*TASK DIRECTIONS*.
Tally the lines in the data that follows that include the word "each", and report nothing but the total.

** Start PROVIDED INFORMATION **

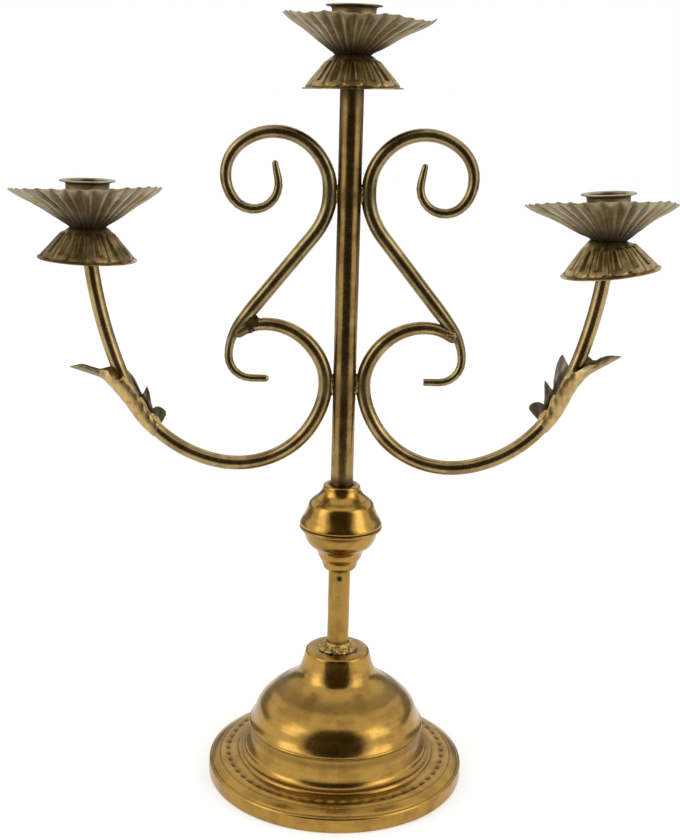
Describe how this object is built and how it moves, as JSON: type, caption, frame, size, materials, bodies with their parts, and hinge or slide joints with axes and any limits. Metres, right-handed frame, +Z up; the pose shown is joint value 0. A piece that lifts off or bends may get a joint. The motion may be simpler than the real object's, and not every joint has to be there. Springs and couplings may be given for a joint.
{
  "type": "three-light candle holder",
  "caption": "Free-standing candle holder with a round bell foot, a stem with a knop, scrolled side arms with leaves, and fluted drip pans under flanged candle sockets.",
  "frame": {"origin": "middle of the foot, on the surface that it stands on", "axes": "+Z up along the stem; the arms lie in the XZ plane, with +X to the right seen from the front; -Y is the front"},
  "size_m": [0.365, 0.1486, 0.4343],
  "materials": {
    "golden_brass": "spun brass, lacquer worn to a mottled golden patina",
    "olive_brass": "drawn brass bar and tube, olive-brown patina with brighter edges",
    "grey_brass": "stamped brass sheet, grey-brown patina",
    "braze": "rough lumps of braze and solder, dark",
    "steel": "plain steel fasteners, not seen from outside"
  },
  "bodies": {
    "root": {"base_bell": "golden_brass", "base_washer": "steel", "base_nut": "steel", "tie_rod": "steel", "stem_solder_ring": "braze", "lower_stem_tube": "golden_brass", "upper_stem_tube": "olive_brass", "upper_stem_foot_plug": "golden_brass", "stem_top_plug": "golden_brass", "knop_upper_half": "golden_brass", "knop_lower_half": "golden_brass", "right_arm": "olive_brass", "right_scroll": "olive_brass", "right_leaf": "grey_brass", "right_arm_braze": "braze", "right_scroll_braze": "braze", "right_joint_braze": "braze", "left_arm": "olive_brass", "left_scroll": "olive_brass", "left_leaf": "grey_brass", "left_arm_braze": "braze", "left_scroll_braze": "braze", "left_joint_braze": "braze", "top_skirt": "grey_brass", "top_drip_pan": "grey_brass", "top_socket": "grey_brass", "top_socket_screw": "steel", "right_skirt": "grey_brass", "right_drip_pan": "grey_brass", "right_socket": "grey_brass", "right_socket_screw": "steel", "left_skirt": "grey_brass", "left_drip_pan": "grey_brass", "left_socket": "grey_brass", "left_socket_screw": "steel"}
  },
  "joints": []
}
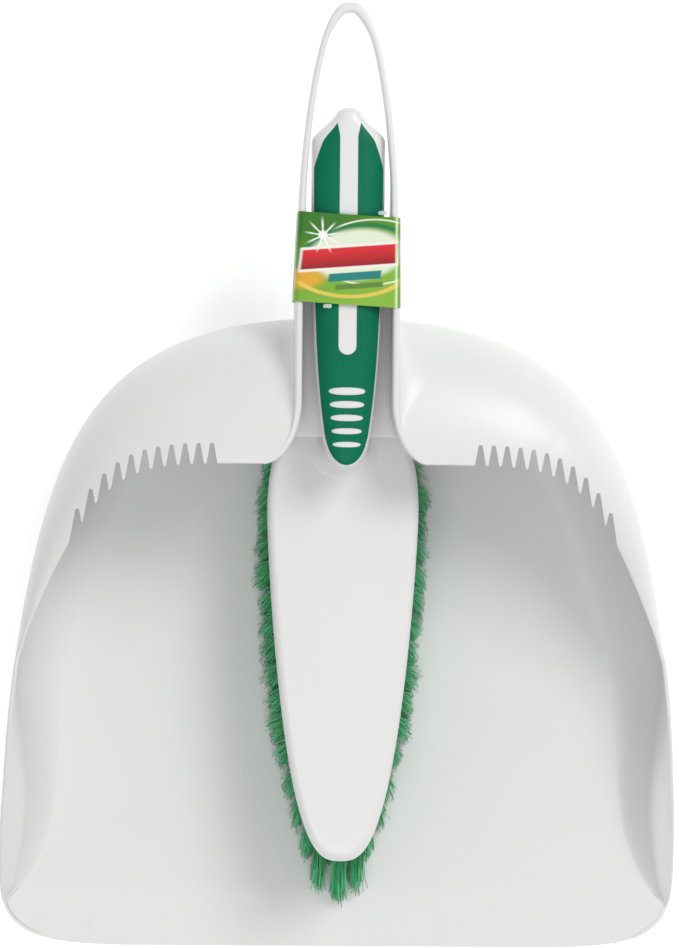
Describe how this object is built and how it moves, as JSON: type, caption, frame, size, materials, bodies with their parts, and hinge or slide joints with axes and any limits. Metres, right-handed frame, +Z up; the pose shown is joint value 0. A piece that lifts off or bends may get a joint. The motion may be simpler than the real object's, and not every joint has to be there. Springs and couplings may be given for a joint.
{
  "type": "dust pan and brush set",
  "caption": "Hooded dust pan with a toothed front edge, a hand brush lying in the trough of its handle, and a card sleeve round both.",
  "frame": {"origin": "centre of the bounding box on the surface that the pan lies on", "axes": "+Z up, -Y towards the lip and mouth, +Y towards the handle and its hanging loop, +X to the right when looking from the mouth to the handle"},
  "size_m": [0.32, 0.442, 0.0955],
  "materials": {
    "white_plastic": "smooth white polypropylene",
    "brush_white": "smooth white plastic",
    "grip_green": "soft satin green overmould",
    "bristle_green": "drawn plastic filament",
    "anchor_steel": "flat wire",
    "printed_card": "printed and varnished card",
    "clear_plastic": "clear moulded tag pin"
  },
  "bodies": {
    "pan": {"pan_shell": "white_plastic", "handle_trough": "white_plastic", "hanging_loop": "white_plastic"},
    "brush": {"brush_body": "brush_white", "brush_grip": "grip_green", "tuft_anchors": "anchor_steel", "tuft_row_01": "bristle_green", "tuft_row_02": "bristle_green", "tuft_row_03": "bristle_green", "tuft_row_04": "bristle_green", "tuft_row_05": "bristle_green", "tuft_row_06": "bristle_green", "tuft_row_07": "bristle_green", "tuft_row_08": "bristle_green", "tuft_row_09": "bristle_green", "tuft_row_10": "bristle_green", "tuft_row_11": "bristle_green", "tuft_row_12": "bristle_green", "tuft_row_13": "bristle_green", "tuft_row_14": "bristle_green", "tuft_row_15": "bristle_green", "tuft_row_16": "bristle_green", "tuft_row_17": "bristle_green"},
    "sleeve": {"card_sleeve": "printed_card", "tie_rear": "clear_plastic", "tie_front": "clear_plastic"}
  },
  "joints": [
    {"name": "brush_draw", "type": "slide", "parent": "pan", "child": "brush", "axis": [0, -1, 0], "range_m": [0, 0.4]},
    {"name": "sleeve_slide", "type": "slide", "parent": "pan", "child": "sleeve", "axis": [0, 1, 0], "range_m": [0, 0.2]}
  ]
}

** End PROVIDED INFORMATION **
** Start PROVIDED INFORMATION **

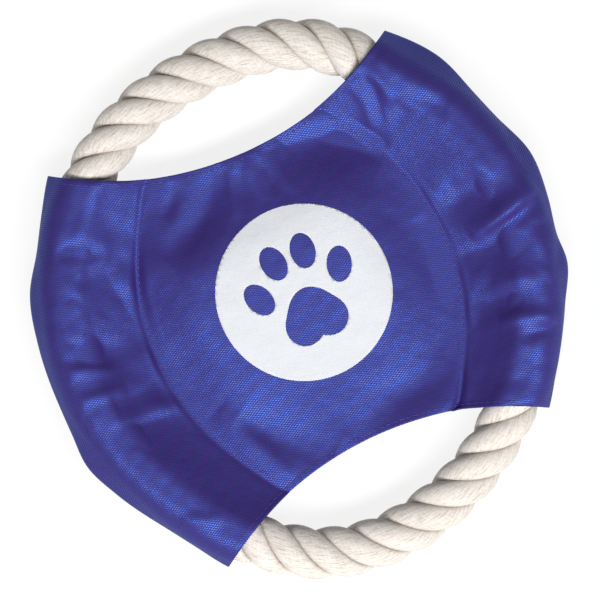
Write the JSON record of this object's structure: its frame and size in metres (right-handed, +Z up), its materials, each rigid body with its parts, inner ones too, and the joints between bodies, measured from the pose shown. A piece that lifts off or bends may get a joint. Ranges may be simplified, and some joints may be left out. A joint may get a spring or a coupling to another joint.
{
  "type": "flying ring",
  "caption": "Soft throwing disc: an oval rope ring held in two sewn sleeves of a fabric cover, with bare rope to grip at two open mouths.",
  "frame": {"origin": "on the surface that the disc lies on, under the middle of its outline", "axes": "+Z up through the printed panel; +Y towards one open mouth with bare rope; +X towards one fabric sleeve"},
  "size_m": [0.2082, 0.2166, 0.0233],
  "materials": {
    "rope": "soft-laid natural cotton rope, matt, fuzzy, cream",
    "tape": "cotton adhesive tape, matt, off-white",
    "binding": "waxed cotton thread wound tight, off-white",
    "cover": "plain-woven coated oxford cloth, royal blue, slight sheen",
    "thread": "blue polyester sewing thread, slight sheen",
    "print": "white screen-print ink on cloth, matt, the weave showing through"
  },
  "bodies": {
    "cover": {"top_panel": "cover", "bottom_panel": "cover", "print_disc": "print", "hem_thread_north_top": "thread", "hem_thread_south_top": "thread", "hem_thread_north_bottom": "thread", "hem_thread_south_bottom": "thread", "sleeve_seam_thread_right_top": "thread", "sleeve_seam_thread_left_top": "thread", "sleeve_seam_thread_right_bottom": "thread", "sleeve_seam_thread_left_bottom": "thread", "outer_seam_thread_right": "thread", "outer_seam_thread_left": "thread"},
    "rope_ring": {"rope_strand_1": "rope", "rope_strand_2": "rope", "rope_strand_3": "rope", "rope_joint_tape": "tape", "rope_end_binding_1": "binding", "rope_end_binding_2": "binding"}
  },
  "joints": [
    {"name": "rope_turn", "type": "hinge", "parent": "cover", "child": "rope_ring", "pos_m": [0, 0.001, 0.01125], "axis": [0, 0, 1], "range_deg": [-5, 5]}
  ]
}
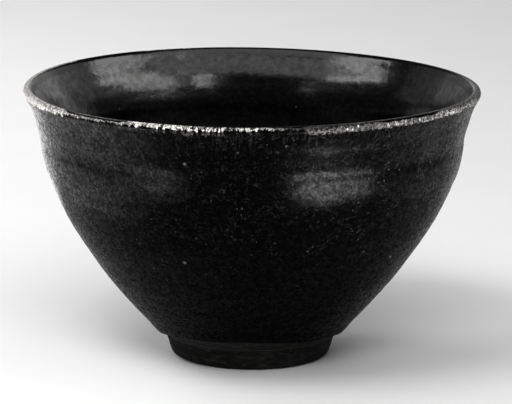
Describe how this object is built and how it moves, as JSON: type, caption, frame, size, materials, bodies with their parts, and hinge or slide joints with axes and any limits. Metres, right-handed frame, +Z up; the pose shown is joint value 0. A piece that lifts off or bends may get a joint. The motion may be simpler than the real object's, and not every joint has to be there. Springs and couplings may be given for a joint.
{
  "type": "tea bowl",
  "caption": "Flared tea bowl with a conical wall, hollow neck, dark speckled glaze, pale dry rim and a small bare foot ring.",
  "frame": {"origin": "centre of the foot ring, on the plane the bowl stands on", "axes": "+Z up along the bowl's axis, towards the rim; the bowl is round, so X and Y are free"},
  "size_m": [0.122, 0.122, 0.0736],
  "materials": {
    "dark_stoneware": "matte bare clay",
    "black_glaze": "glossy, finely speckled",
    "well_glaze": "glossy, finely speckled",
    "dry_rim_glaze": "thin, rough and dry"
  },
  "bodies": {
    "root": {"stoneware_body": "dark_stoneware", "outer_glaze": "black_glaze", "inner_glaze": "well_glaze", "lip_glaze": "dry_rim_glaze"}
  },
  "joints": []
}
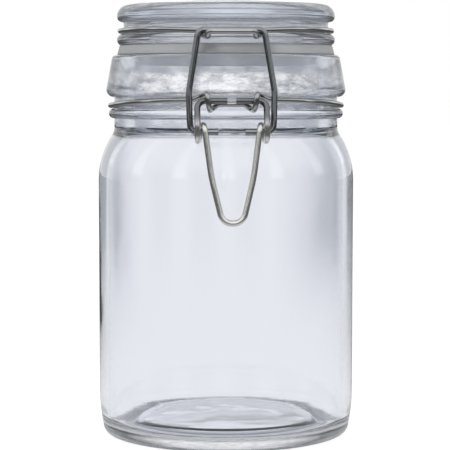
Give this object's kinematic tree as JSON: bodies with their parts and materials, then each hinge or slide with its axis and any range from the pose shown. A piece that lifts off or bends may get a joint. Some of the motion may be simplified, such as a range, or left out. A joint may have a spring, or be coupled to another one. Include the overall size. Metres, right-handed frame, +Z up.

** End PROVIDED INFORMATION **
** Start PROVIDED INFORMATION **

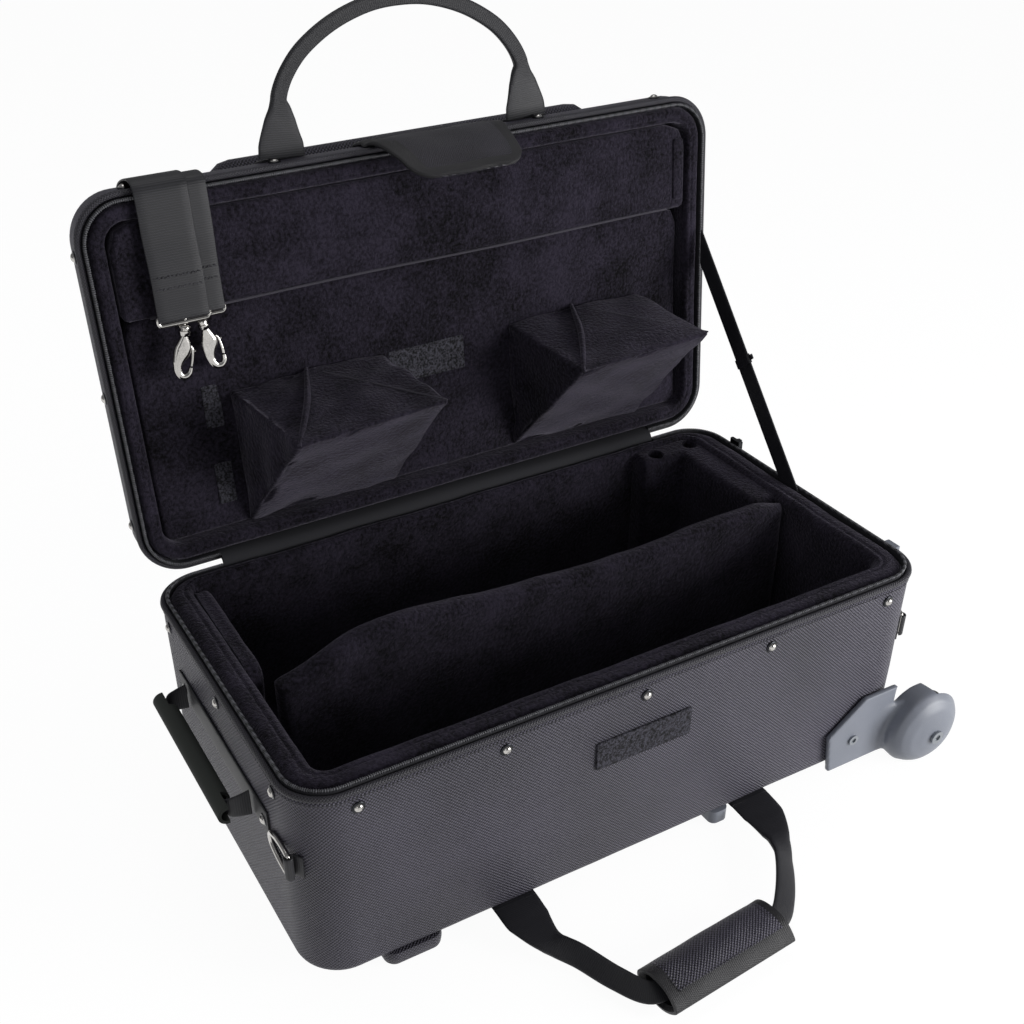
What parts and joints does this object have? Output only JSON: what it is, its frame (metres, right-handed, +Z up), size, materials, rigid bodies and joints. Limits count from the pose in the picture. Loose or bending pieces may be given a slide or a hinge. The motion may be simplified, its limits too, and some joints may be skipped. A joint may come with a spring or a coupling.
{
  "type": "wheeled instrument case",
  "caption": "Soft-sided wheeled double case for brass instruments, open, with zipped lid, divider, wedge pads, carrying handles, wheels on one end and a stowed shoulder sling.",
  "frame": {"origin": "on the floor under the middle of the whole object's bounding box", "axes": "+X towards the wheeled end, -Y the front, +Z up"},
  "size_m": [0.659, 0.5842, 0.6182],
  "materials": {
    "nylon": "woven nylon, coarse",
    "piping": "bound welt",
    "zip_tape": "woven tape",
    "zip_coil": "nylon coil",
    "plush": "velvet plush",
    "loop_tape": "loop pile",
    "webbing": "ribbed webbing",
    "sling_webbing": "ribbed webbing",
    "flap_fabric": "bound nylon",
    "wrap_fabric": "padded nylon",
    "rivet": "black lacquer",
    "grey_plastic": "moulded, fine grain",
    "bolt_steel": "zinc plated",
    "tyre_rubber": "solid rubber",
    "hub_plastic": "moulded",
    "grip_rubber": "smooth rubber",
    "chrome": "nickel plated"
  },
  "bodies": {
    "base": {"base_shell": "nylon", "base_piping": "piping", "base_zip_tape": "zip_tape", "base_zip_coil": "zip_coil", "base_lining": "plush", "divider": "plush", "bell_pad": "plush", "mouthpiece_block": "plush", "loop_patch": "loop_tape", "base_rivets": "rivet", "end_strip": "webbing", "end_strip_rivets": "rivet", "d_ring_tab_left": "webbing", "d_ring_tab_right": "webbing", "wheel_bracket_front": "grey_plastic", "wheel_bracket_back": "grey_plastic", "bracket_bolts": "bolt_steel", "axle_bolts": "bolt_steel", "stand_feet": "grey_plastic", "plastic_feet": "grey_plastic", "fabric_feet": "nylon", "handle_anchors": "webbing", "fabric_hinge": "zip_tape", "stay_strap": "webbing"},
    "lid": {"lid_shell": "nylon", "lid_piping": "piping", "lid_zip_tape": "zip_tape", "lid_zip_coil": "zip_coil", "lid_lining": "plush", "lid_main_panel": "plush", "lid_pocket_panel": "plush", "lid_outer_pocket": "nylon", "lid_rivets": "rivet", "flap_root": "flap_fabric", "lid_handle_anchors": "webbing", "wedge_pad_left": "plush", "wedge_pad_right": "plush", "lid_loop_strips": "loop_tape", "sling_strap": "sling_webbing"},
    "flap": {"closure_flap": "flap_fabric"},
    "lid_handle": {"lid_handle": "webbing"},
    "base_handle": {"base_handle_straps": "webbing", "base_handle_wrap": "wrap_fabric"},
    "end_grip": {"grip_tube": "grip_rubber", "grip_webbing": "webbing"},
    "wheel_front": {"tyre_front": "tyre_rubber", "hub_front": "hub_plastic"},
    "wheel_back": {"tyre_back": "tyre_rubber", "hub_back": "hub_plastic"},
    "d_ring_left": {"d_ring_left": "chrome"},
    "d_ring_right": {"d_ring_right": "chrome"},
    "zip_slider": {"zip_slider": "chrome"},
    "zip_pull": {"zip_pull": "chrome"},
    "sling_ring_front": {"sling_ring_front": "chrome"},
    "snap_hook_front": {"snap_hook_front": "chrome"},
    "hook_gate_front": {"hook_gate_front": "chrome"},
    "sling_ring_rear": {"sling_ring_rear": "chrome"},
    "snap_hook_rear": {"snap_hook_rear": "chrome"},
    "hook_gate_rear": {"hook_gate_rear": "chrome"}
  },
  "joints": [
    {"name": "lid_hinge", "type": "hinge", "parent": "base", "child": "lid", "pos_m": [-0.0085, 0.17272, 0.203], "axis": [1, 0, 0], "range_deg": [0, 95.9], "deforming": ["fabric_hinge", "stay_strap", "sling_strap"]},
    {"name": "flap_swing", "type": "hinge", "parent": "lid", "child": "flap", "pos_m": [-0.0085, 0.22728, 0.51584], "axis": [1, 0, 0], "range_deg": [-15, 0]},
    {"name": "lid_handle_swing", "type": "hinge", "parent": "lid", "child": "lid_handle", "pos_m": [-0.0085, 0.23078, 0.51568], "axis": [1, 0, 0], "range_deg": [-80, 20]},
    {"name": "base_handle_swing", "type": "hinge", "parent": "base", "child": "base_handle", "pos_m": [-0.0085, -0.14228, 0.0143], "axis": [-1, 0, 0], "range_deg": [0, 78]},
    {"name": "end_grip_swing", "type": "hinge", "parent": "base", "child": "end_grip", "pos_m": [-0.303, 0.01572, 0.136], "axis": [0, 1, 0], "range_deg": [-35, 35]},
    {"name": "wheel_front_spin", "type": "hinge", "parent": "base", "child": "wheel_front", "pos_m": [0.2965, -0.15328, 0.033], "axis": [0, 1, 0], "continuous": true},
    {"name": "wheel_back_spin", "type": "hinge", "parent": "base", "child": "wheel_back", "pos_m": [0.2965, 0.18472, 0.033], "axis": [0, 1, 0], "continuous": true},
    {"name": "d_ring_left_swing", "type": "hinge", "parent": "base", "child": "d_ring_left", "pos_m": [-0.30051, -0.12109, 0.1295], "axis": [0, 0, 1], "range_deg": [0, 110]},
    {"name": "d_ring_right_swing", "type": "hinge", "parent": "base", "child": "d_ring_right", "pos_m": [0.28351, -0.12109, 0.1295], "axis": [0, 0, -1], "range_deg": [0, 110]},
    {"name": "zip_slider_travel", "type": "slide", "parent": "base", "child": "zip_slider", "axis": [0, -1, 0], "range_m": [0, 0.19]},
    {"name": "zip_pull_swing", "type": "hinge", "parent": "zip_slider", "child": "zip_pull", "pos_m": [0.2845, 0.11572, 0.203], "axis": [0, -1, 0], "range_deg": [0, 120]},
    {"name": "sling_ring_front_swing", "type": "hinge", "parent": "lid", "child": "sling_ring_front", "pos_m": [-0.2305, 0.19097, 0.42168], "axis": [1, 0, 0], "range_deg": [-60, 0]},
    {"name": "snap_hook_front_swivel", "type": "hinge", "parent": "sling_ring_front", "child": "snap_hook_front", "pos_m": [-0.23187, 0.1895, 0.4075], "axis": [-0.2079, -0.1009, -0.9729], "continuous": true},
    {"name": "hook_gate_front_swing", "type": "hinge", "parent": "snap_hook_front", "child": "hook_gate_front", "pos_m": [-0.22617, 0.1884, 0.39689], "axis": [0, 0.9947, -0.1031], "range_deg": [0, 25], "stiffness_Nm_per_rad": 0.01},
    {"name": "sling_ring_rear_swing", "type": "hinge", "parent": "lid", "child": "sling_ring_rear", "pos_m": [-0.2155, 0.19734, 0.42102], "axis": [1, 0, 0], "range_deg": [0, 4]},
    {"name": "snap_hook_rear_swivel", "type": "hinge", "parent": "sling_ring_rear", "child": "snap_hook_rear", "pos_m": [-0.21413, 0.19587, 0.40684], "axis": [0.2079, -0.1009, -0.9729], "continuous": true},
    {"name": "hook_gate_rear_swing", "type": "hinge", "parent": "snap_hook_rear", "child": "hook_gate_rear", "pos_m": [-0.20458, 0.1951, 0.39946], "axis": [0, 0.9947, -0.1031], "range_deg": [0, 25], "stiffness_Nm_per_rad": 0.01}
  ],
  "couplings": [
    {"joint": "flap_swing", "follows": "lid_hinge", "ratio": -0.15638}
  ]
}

** End PROVIDED INFORMATION **

*RESPONSE BELOW*.
2